WASHINGTON D.C. — Just after 1 p.m. on Friday, Jan. 29, Thomas Hackett stood in the middle of about 50 people crowded on a Washington D.C. street corner. With his eyes closed and fist clenched around wooden rosary beads, he led the group through a series of Hail Mary prayers.
It was the second time he led a group in prayer ahead of the annual March for Life. The night before, he, his wife, and a few friends held an overnight vigil with prayers, songs, and hymns outside the fence enclosing the Supreme Court building. They were joined by about 30 parishioners from a Latin Mass at St. Joseph’s on Capitol Hill, but Hackett said most tapered off as it got later and colder.

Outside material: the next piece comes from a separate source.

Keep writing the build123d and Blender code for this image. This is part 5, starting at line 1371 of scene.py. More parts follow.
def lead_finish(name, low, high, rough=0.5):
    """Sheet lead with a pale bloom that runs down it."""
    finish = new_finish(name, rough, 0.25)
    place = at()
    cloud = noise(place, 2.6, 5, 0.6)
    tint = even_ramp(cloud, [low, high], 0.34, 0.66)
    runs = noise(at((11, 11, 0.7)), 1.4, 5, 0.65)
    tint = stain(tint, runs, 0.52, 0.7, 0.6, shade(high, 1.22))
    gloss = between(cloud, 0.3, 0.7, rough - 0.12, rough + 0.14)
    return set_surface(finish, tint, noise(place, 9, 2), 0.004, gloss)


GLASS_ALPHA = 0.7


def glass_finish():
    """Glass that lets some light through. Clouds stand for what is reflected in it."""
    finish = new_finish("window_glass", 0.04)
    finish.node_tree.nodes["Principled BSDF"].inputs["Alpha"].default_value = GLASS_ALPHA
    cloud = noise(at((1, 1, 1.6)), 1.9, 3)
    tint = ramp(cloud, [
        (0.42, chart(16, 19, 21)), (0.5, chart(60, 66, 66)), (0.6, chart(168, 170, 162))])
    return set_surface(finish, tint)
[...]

However, his core group never wavered and spent the entire night there without sleep.
“I think what we’re trying to do is follow in the footsteps of the saints. Reading about Saint Francis and his brothers where they were first forming communities, the vigils they would hold,” Hackett said. “Seeing how much the lives of those saints really transformed society, and I think we’re very much hoping to live out that witness.”
Hackett drove to Washington D.C. on Thursday from Lancaster, Pennsylvania, where he lives in a Catholic worker house part of the Catholic Worker Movement. This was his sixth year attending the March for Life.

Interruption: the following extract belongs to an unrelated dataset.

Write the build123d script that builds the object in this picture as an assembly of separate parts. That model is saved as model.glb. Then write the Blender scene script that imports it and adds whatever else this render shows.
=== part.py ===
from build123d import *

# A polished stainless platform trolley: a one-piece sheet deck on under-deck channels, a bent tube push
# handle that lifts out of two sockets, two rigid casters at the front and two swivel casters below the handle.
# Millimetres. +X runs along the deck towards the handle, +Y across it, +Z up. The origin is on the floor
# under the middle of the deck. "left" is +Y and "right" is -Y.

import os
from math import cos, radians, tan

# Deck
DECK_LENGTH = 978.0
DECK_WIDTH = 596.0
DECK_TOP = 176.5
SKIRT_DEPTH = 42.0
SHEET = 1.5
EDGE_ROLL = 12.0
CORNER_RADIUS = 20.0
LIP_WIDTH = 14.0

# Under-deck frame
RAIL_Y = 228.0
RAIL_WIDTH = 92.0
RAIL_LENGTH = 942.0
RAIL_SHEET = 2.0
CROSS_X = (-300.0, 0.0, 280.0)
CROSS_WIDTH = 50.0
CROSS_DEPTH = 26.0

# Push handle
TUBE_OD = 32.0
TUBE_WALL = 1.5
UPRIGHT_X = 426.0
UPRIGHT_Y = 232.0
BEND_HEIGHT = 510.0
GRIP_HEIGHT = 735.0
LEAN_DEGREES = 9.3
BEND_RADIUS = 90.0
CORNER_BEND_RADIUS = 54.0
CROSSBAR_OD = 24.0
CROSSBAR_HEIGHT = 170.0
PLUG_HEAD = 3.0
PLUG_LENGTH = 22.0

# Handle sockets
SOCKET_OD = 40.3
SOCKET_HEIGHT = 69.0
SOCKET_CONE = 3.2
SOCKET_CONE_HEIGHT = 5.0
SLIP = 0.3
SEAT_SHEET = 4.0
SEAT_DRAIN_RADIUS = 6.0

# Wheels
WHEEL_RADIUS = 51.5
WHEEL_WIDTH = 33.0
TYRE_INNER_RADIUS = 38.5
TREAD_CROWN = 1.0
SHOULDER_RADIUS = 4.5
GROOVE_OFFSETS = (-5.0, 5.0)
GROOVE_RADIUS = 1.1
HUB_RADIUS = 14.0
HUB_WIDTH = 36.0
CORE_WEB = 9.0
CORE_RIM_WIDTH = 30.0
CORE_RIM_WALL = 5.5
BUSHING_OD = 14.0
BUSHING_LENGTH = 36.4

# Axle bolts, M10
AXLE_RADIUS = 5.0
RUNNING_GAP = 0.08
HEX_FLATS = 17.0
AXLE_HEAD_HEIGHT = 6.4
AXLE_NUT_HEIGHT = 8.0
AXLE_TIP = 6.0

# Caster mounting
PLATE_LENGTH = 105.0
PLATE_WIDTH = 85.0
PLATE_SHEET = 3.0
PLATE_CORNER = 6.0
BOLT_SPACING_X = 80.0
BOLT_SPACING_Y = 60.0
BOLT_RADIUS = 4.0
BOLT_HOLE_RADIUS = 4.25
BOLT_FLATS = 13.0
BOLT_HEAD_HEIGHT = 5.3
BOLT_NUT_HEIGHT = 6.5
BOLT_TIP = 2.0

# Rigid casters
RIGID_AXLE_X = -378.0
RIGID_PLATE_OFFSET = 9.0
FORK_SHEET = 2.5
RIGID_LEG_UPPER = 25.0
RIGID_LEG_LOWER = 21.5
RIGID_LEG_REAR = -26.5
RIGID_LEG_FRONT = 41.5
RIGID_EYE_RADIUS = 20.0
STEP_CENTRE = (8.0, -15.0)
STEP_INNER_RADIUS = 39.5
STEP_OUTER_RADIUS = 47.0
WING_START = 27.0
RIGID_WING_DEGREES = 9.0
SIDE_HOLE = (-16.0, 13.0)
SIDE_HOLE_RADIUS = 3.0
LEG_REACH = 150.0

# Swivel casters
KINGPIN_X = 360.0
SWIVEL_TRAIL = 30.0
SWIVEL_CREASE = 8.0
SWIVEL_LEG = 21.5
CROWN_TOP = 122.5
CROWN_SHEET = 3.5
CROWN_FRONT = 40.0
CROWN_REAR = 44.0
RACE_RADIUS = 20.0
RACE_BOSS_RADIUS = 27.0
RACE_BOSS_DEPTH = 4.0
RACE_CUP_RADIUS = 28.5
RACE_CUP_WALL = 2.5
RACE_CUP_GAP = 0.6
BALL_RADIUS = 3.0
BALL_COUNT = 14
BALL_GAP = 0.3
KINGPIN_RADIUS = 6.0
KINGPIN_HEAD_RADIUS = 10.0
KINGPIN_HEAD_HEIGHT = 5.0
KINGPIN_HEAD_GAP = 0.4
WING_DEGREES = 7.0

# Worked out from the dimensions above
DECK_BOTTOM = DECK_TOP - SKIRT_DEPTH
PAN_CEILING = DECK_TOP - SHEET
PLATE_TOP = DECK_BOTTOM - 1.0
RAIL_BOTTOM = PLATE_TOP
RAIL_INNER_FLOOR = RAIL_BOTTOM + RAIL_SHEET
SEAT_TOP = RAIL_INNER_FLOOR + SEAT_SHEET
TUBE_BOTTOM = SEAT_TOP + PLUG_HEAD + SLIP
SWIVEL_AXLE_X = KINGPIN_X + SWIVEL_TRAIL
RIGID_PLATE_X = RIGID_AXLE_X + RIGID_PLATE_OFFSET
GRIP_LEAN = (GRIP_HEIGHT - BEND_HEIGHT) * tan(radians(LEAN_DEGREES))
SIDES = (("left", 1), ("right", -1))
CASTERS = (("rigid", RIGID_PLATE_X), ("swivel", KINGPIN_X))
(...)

The Catholic Worker Movement was founded by Peter Maurin and Dorothy Day in 1933, amid the Great Depression. According to its website, there are 187 Catholic Worker Movement communities worldwide that “live a simple lifestyle in community, serve the poor, and resist war and social injustice.”

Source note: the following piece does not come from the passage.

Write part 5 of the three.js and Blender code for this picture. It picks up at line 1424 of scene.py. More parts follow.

Hackett is also the co-founder of the Catholic worker organization Tradistae.
“Something we’re really interested in as Catholic workers and part of the mission of Tradistae is, as Peter Maurin said, sort of blow the dynamite of Catholic social teaching,” Hackett said. “He really believed that Catholic social teaching has this dynamism, and it can influence society.”
In that same breath, he added that the March for Life “is a great event,” but he’s concerned that “more than 40 years have passed (since Roe v. Wade), and we don’t really see much change.”
Going forward, Hackett hopes people continue their advocacy for the pro-life cause beyond just the March for Life.
“We need to kind of just step up our game and live out the Gospel in a more intense and serious way,” he said. “We should definitely be doing political action, but we shouldn’t be putting all of our hope into worldly leaders who aren’t trying to live out a Saintly life.”